In the year 1548 the “Order of Communion” was put forth; in 1549 the Prayer Book appeared. Mr. Micklethwaite has drawn up an account of the parish church of 1548 before the Reformed Prayer Book, and with the alterations made in the service up to that date. The principal entrance was by the south door; in the porch was a basin of holy water; the font stood sometimes in the middle of the nave, sometimes against the west side of one of the pillars; it had a cover which could be locked down. Near it was a locker in which were kept the oils, salt, etc., required for the old rite of baptism.

“At the beginning of the sixteenth century all but very poor parish churches seem to have been furnished with pews, but the whole area was not filled with them, as at a later date. Old pews west of the doors are very rare, but they are found sometimes, as at Brington, Northants. Generally all this space was left clear, and there was a clear area of at least one bay, and often much more at the west end. A church with aisles had nearly always four blocks of pews, and the passages were broad alleys, that in the middle being often more than a third of the width of the nave, and the side passages were not much less. The appropriation of special places to individuals seems to have been usual, and even that bugbear of modern ecclesiastical reformers, the lock-up pew or closet, was not unknown. These in parish churches were generally chantry chapels, arranged for private services at their own altars and for use as pews during the public services.”

The pulpit had no fixed position: it was made movable; one of that period still remains at Westminster. It was ordered in 1547 that the priests and choir should kneel in the midst of the church and sing or say the Litany; the Litany desk came into use afterwards. The confessional had been continued in certain London churches: at St. Margaret Patens there was the “shrivyng pew”; at St. Christopher le Stock the “Shriving House.” The usual custom was for the penitent to kneel or stand before the priest, who sat in a chair. The Bible and the Paraphrases of Erasmus were chained to a desk somewhere in the nave.

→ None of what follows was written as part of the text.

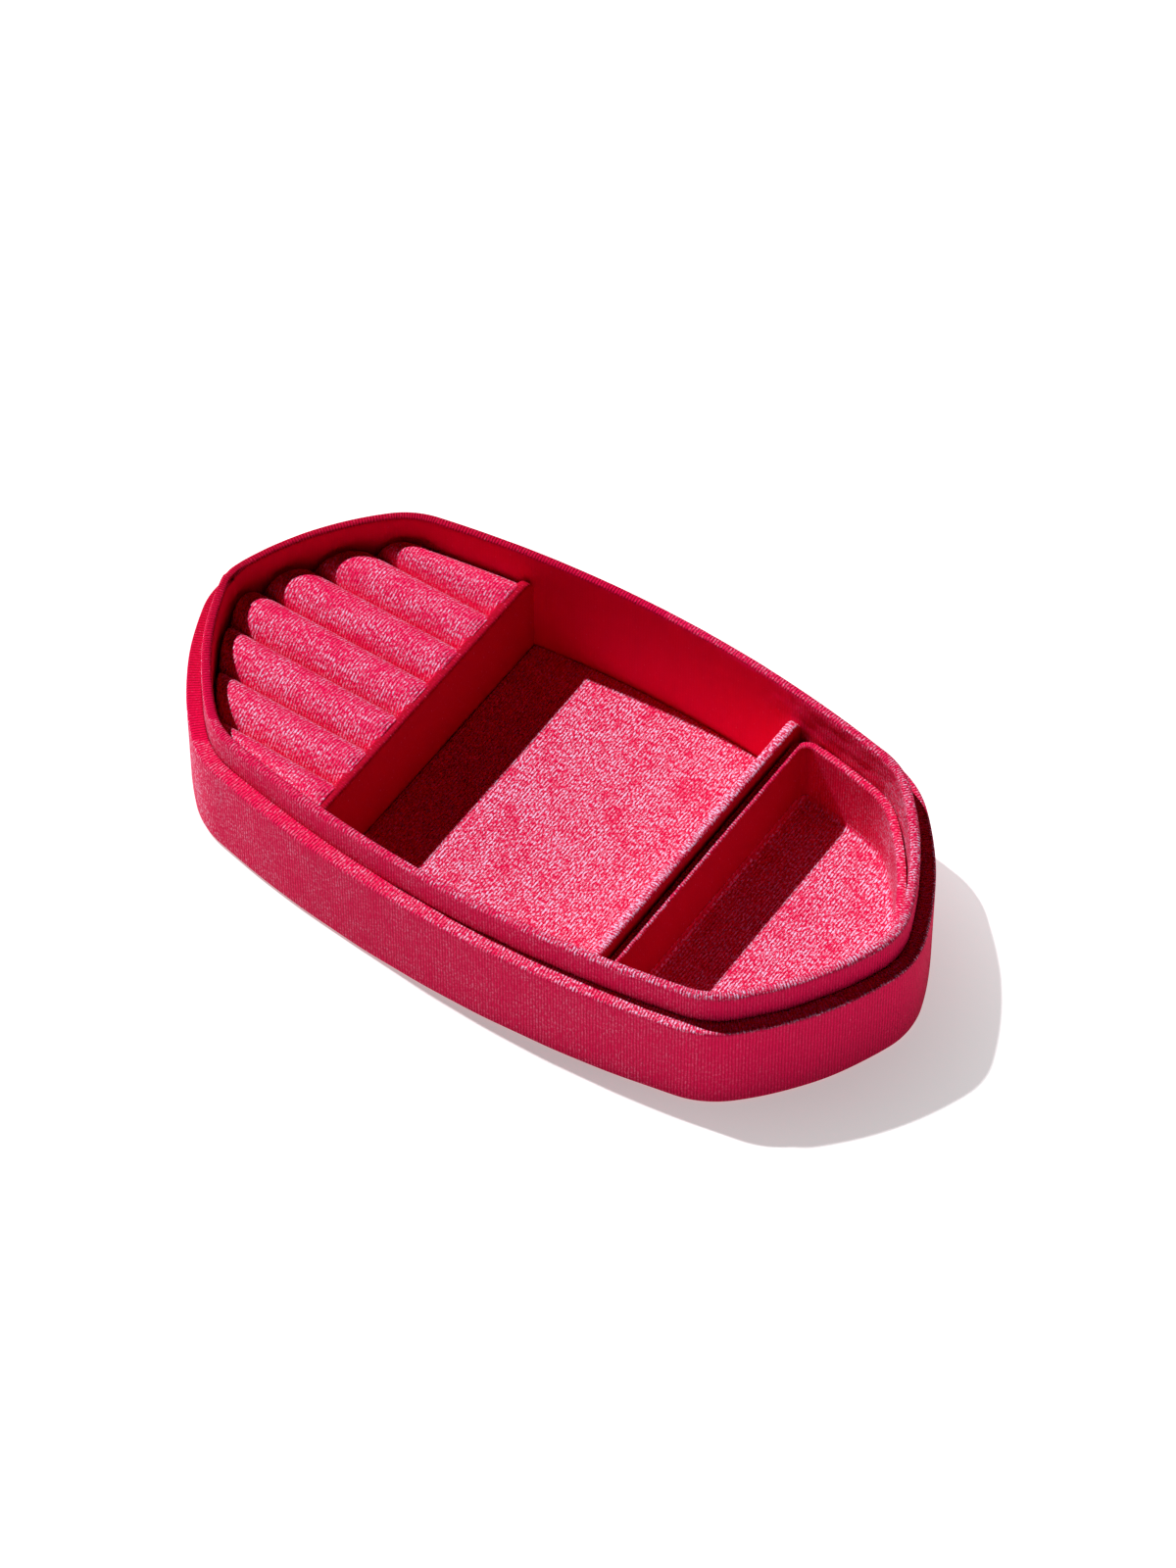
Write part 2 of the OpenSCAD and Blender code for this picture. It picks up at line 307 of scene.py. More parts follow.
def knit_velvet_group():
    """The velvet's pattern, in metres of cloth.
    ridge: wales stand side by side across u, one every Wale, each |sin| of its own width. A slow
    noise makes them wander, and a fine one frays them.
    tip: the peaks of a noise drawn out along the wales. lay: a slow noise, of the size Patch, that
    makes the painted highlight stronger in some patches and weaker in others.
    Shine is the painted light input * lay * (2.9 * tip * ridge^1.5 + 0.02), or a few stray sparks
    where that is less: a painted highlight of the sunlit pile's tips and their glints.
    gap is painted shade between the tips, with a share Rib of it in the grooves between the
    wales. Pits scales it, Calm (0 to 1) smooths it and the relief away, and the painted light
    input below 0 adds more painted shade to it.
    Color goes from crimson to the darker crimson of the painted shade by gap, and on to the pale
    pink of the painted highlight by Shine."""
    tree = bpy.data.node_groups.new("knit_velvet", "ShaderNodeTree")
    for label, kind in [("Cloth", "NodeSocketVector"), ("Painted_light", "NodeSocketFloat"),
                        ("Wale", "NodeSocketFloat"), ("Patch", "NodeSocketFloat"),
                        ("Rib", "NodeSocketFloat"), ("Calm", "NodeSocketFloat"),
                        ("Pits", "NodeSocketFloat")]:
        tree.interface.new_socket(label, in_out="INPUT", socket_type=kind)
    for label, kind in [("Color", "NodeSocketColor"), ("Shine", "NodeSocketFloat"),
                        ("Height", "NodeSocketFloat")]:
        tree.interface.new_socket(label, in_out="OUTPUT", socket_type=kind)
    given = tree.nodes.new("NodeGroupInput").outputs
    result = tree.nodes.new("NodeGroupOutput").inputs

    place = wire(tree, "SeparateXYZ", {0: given["Cloth"]}).outputs
    fray = wire(tree, "TexNoise", {"Vector": given["Cloth"], "Scale": 2400.0, "Detail": 2.0})
    drift = wire(tree, "TexNoise", {"Vector": given["Cloth"], "Scale": 90.0, "Detail": 2.0})
    across = sum_of(tree, "DIVIDE", place[0], given["Wale"])
    wale = sum_of(tree, "MULTIPLY_ADD", drift.outputs[0], 0.4, across)
    wale = sum_of(tree, "MULTIPLY_ADD", fray.outputs[0], 0.35, wale)
    ridge = sum_of(tree, "ABSOLUTE", sum_of(tree, "SINE", sum_of(tree, "MULTIPLY", wale, math.pi)))
    drawn = wire(tree, "CombineXYZ", {
        0: sum_of(tree, "MULTIPLY", across, 1.6),
        1: sum_of(tree, "MULTIPLY", sum_of(tree, "DIVIDE", place[1], given["Wale"]), 0.85)})
    chance = wire(tree, "TexNoise", {"Vector": drawn.outputs[0], "Scale": 1.0, "Detail": 2.0,
                                     "Roughness": 0.7})
    tip = wire(tree, "MapRange", {0: chance.outputs[0], 1: 0.485, 2: 0.60}).outputs[0]

    patch = wire(tree, "TexNoise", {
        "Vector": given["Cloth"], "Scale": sum_of(tree, "DIVIDE", 1.0, given["Patch"]),
        "Detail": 6.0, "Roughness": 0.85, "Distortion": 0.25})
    lay = wire(tree, "MapRange", {0: patch.outputs[0], 1: 0.40, 2: 0.57, 3: 0.15, 4: 1.0}).outputs[0]
    # stand is how strong the painted highlight is here.
    stand = sum_of(tree, "MULTIPLY", given["Painted_light"], lay)
    sharp = sum_of(tree, "MULTIPLY", tip, sum_of(tree, "POWER", ridge, 1.5))
    shine = sum_of(tree, "MULTIPLY", stand, sum_of(tree, "MULTIPLY_ADD", sharp, 2.9, 0.02))
    # The stray sparks are painted glints.
    combed = sum_of(tree, "ABSOLUTE", given["Painted_light"])
    glint = wire(tree, "MapRange", {0: combed, 1: 0.1, 2: 0.4, 3: 0.16, 4: 0.32}).outputs[0]
    spark = wire(tree, "MapRange", {0: chance.outputs[0], 1: 0.64, 2: 0.72, 4: glint}).outputs[0]
    shine = sum_of(tree, "MAXIMUM", shine, sum_of(tree, "MULTIPLY", spark, ridge))
    shine = wire(tree, "Clamp", {0: shine}).outputs[0]
    tree.links.new(shine, result["Shine"])

    rough = sum_of(tree, "MULTIPLY_ADD", given["Calm"], -0.9, 1.0)
    # The gap below is painted shade: between the tips, in the grooves between the wales, and where
    # the painted light input is below 0.
    pit = sum_of(tree, "SUBTRACT", 1.0, sum_of(tree, "MULTIPLY", ridge, tip))
    groove = sum_of(tree, "SUBTRACT", 1.0, ridge)
    gap = sum_of(tree, "MULTIPLY", pit, sum_of(tree, "MULTIPLY_ADD", given["Rib"], -0.6, 0.46))
    gap = sum_of(tree, "MULTIPLY_ADD", groove, given["Rib"], gap)
    gap = sum_of(tree, "MULTIPLY", gap, given["Pits"])
    painted_away_shade = sum_of(tree, "MULTIPLY", sum_of(tree, "MINIMUM", given["Painted_light"], 0.0), 1.1)
    gap = sum_of(tree, "SUBTRACT", sum_of(tree, "MULTIPLY", gap, rough), painted_away_shade)
    gap = wire(tree, "Clamp", {0: gap}).outputs[0]
    body = wire(tree, "Mix", {0: gap, 6: crimson, 7: shade_crimson}, data_type="RGBA")
    # The pale pink mixed in by Shine is a painted highlight of the sunlit fibre tips.
    painted_highlight = sum_of(tree, "MULTIPLY", shine, 0.85)
    tint = wire(tree, "Mix", {0: painted_highlight, 6: body.outputs[2], 7: highlight_pink}, data_type="RGBA")
    tree.links.new(tint.outputs[2], result["Color"])
    height = sum_of(tree, "MULTIPLY_ADD", chance.outputs[0], 1.6, ridge)
    tree.links.new(sum_of(tree, "MULTIPLY", height, rough), result["Height"])
    return tree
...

The Rood screen, which was a music gallery, carried a loft and the organ when there was one. The loft contained desks for singers; it was also provided with pricks for candles. The great cross rose above the loft. In the chancel stood the high altar; when there were no aisles two smaller altars stood one on either side. Above the altar was a reredos of carved work; at the ends of which hung curtains. There was generally a super altar. On the high altar stood the cross, with figures, reliquaries, and images to adorn it. Also they laid on the altar the Textus or Book of the Gospels, with the paxbrede or tablet for the kiss of peace. There were generally two lights on the altar.

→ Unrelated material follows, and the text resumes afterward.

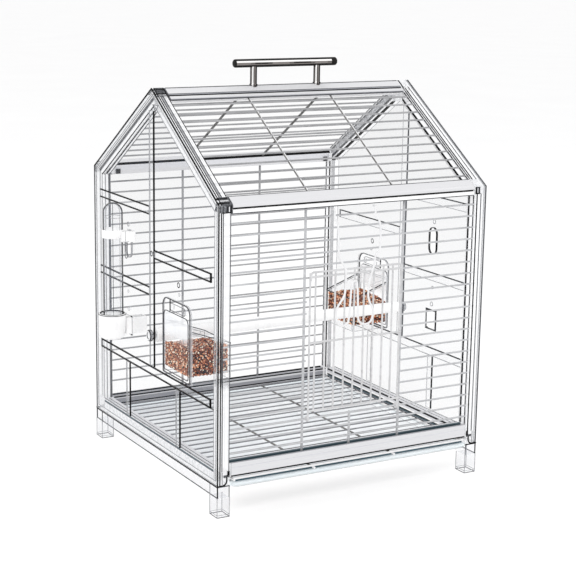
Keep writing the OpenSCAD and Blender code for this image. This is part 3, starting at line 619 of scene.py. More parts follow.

“It is convenient to mention here the other lights, which were kept in 1548, by the retention of the ceremonies with which they were connected. These were the two tapers carried by boys in processions at High Mass, and at other services when solemnly performed; the herse light, used at Matins or Tenebres on the last three days of Holy Week; the paschal candle, which stood in a tall candlestick, or hung in a bason on the north side of the high altar, and was lighted with much ceremony on Easter Eve, and burned at all the principal services throughout Paschal tide; the torches carried in the procession on Corpus Christi Day; the lantern carried before the Sacrament when it was taken to the sick; the large standing tapers which were placed round a corpse during the funeral service; and the candle used at baptism. Most of the lights, which a little earlier had been common round tombs, were endowed, and as such had been taken away, but the custom of survivors placing lights round the graves of their departed friends would probably be continued still for a few years.”

Chapels were the most usual places for tombs, but they are found in every part of the church. The various forms of them are too familiar to require description, but the use of colour gave them much more decorative importance in an interior than they have now. Many were painted, and others were covered with rich cloths. Flat gravestones had often carpets laid over them, and raised tombs had palls of cloth of gold or other costly stuff. The church of Dunstable still possesses such a pall: it is of crimson velvet, richly embroidered. Tapestries and cloths of various kinds were very much used, especially in chancels, as curtains and carpets, and as coverings for seats and desks and the like. Every church also had special hangings for Lent, when images and pictures were covered up generally with white or blue cloths, marked with crosses and the emblems of the Passion. The Lenten veil between the choir and the high altar seems also to have been retained in 1547, but in 1548 Cranmer and his party had partly succeeded in doing away with it. All parts of the church were more or less adorned with imagery and pictures on walls, in windows, or on furniture. None had been ordered to be taken away except such as had been superstitiously abused, or which were representations of “feigned miracles.”

“When the priest took the Sacrament to the sick he was accompanied by clerks, who carried a cross, bell, and light. The Sacrament itself was enclosed in a pyx, and with it was taken a cup in which the priest dipped his fingers after giving the communion. The chrismatory was generally a little box of metal containing three little bottles for the three oils, which seem generally to have been kept together. For use at funerals, every church had a cross, a bier, and a handbell, the last being a good-sized bell which was rung before the corpse as it was being carried to the church. It was also used for ‘crying’ obits about the parish, and asking for prayers for the deceased. Some churches had what was called the common coffin, which was used to carry bodies to the church, the most general custom being to bury without coffin. And they had palls and torches for funerals, for the use of which a charge was made according to the quality of the pall and the ‘waste’ of the torches. At weddings it was the custom to hold a large square cloth of silk or other material, called the care cloth, over the heads of the bride and bridegroom whilst they received the benediction, and it was kept for that use amongst the church goods. At St. Margaret’s, Westminster, we find also a crown or circlet for brides, which appears to have been a thing of some value.”

It will be seen from these quotations that the parish church contained in essentials the whole of the Catholic ritual except the parts which were ordered to be read in English. At the same time by reading, by hearing sermons, by the newly awakened spirit of examination and discussion, the people were preparing for more drastic changes. When they came there was no violent revolution, and though many remained faithful to the old creed, the bulk of the people in London were Protestant at heart. The weak point of the Reformation was that as yet no one was sure that it was stable and assured. Nor was there any such assurance till the defeat of the Spanish Armada and fifty years of the Maiden Queen had turned Protestantism into patriotism.